On Wednesday, German Foreign Minister Heiko Maas met with UN Secretary-General Antonio Guterres for the first time as Germany's top diplomat in New York. He was also due to speak to US Ambassador Nikki Haley and representatives of African states.
"We are living at a time when we need more United Nations, not less, as some people believe," Maas said as he arrived at UN headquarters, in an apparent reference to criticisms of the organization made by US President Donald Trump.
"We take responsibility and we want to continue to take responsibility in the future," Maas said.
He added that in the era of fake news there needed to be a way for reason and rationality to prevail.
Maas said the German aim was to prevent crises: "We don't want only to turn to issues when it's too late and there is only the option to contain things. We want to consider how we can prevent conflicts from happening in the first place."
A major UN contributor
"Germany plays an active political, financial and, increasingly, a staffing role in the UN," Maas said in a statement. "Not only are we the fourth-largest contributor to the regular and peacekeeping budgets, we are also the second-largest donor to humanitarian assistance and official development aid.
"Germany has become one of the largest Western troop-contributing nations to UN peacekeeping," Maas noted.
On Tuesday, Maas had met with representatives from Caribbean and Pacific states, seeking their support for a non-permanent seat on the Security Council for the 2019-2020 term.
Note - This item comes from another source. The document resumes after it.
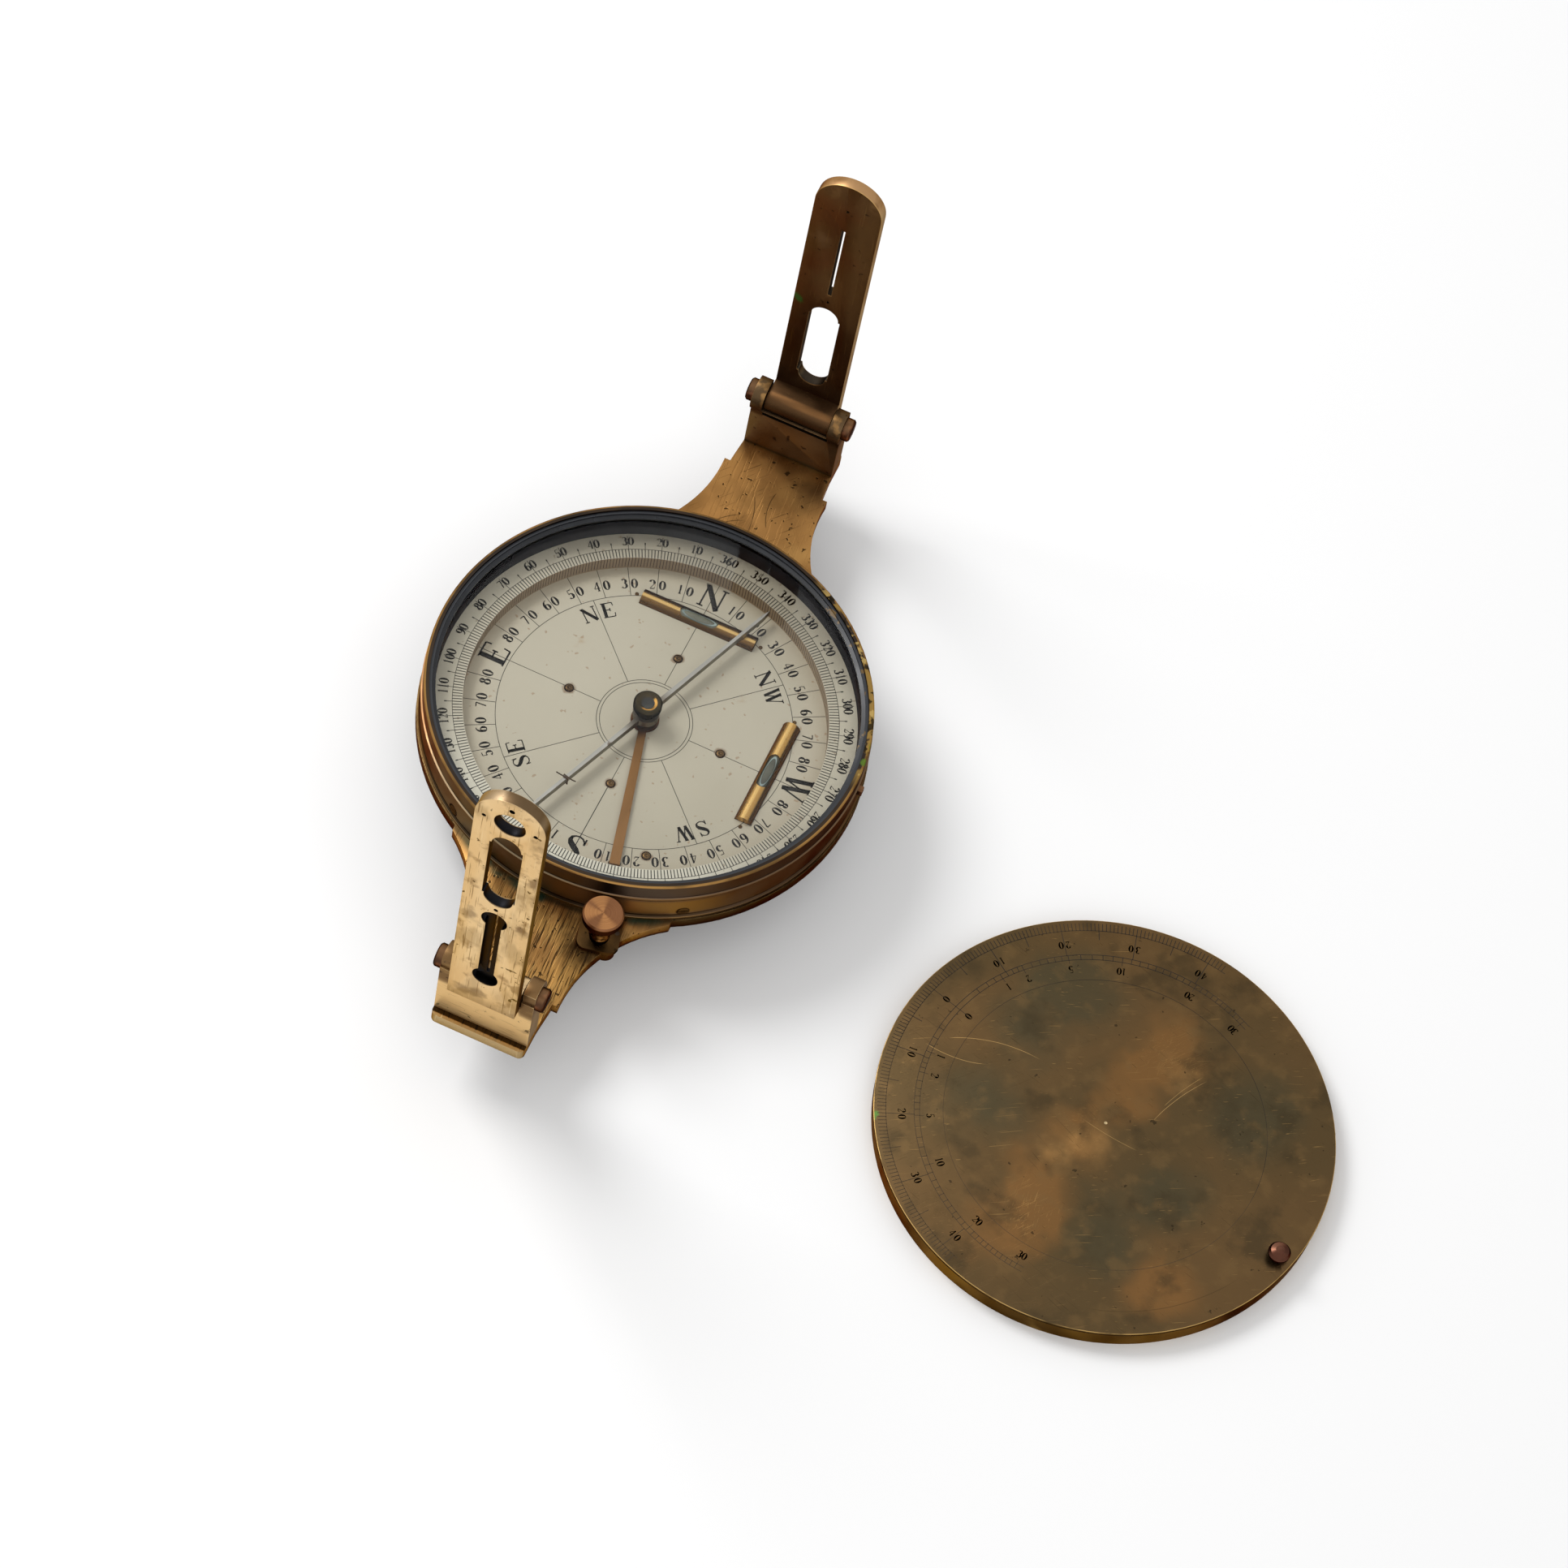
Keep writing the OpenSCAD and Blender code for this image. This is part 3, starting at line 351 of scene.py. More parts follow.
camera = {"place": (0.24400, -0.93829, 1.53579), "right": (0.91096, 0.39284, 0.12579),
          "up": (-0.39762, 0.75517, 0.52114), "lens": 132.25, "sensor": 36.0, "near": 0.05, "far": 50.0}
studio = {"keyPlace": (-0.95, 0.25, 1.15), "keySize": 0.7, "keyPower": 12.0,
          "fillPlace": (0.6, -1.2, 1.2), "fillSize": 1.4, "fillPower": 4.0,
          "aim": (0.08, -0.02, 0.05), "around": 0.7, "floorSize": 6.0, "floorColour": (246, 246, 246),
          "floorRoughness": 0.9, "floorSpecular": 0.1}


def addCamera():
    data = bpy.data.cameras.new("photoView")
    data.lens, data.sensor_width = camera["lens"], camera["sensor"]
    data.clip_start, data.clip_end = camera["near"], camera["far"]
    view = addObject("photoView", data)
    right = Vector(camera["right"]).normalized()
    top = Vector(camera["up"])
    top = (top - right * top.dot(right)).normalized()
    turn = Matrix((right, top, right.cross(top))).transposed().to_4x4()
    view.matrix_world = Matrix.Translation(camera["place"]) @ turn
    bpy.context.scene.camera = view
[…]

He told them Germany gave a clear priority to protecting the climate in its candidacy for the seat.
A key vote in June
Israel and Belgium are also applying for the non-permanent Security Council seats as part of the Western European and other states regional group, but Maas does not see it as a competition. "We are not running against anyone," he said. "We are presenting ourselves as candidates for a seat on the Security Council of the UN."
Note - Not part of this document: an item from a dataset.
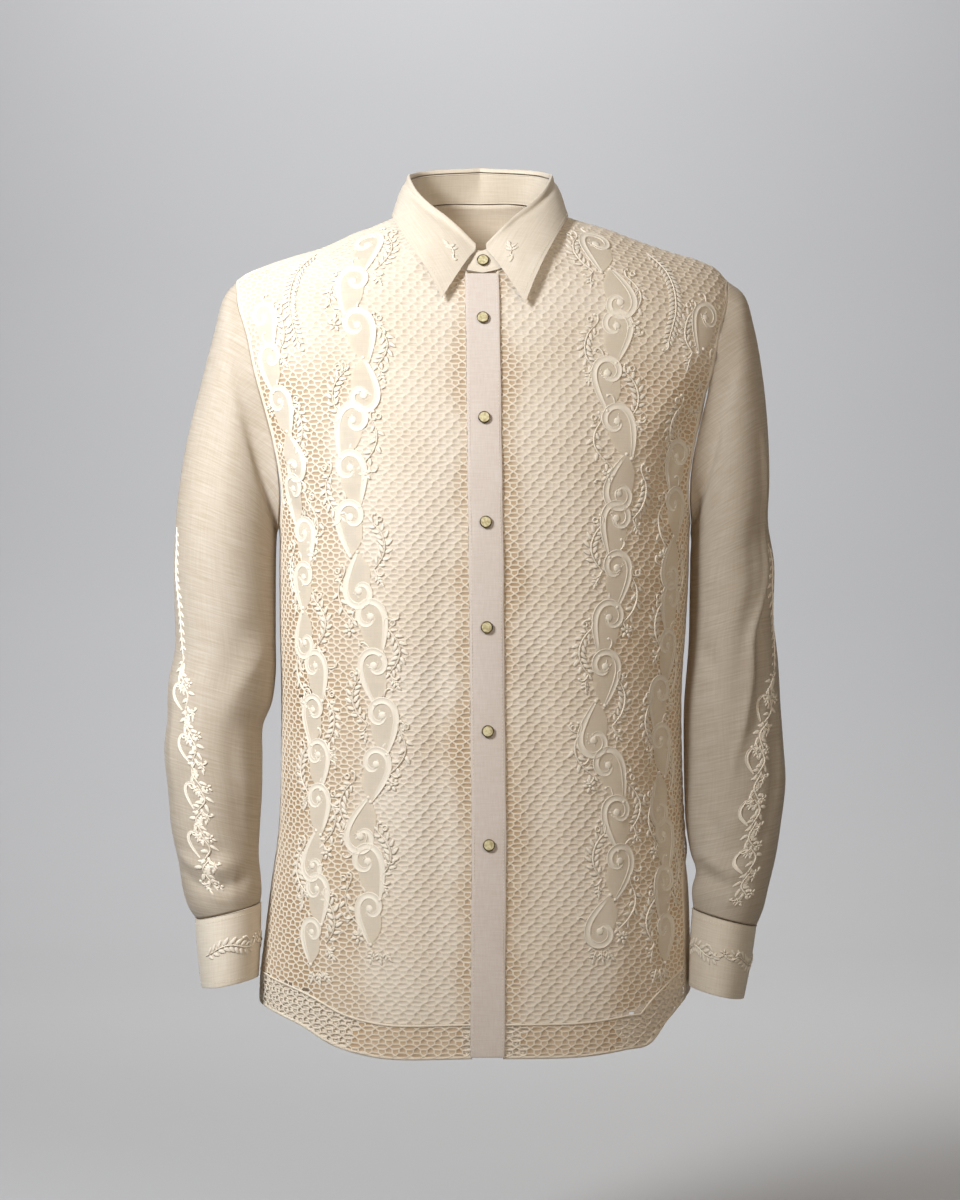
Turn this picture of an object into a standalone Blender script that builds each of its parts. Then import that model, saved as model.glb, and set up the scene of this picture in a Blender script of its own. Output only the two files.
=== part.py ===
"""Barong tagalog: a long-sleeved openwork shirt, filled out as if worn and hollow inside.

Every cloth piece is a wall lofted through sections of the body, the arms and the neck. Sizes are in
millimetres and become metres when a mesh is made. +Z is up, the front faces -Y, the wearer's right
is -X, and the origin is on the neck's line at the height of the shoulders, where the wearer holds it.
"""

import math

import bmesh
import bpy
import numpy as np
from mathutils import Vector

MM = 0.001

# Cloth and seams
WALL = 1.5
SEAM_GAP = 0.4
LAYER_STEP = 2.0
PLACKET_WIDTH = 30.4
UNDER_PLACKET_WIDTH = 27.0

# Body sections: a half width on the wearer's right and left, a depth before and behind the side line,
# and how far the middle leans aside.
BODY_COLUMNS = ("height", "right", "left", "front", "back", "middle")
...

Germany last held a non-permanent seat in 2011-2012. The UN members will vote to decide who gets the seats on June 8.
The five permanent states, which hold vetoes, are the US, Russia, China, the UK and France. Ten other states Ten other states are elected to non-permanent seats for two-year periods.
Maas is due to visit the US again when the new US secretary of state, former CIA Director Mike Pompeo, takes up the post.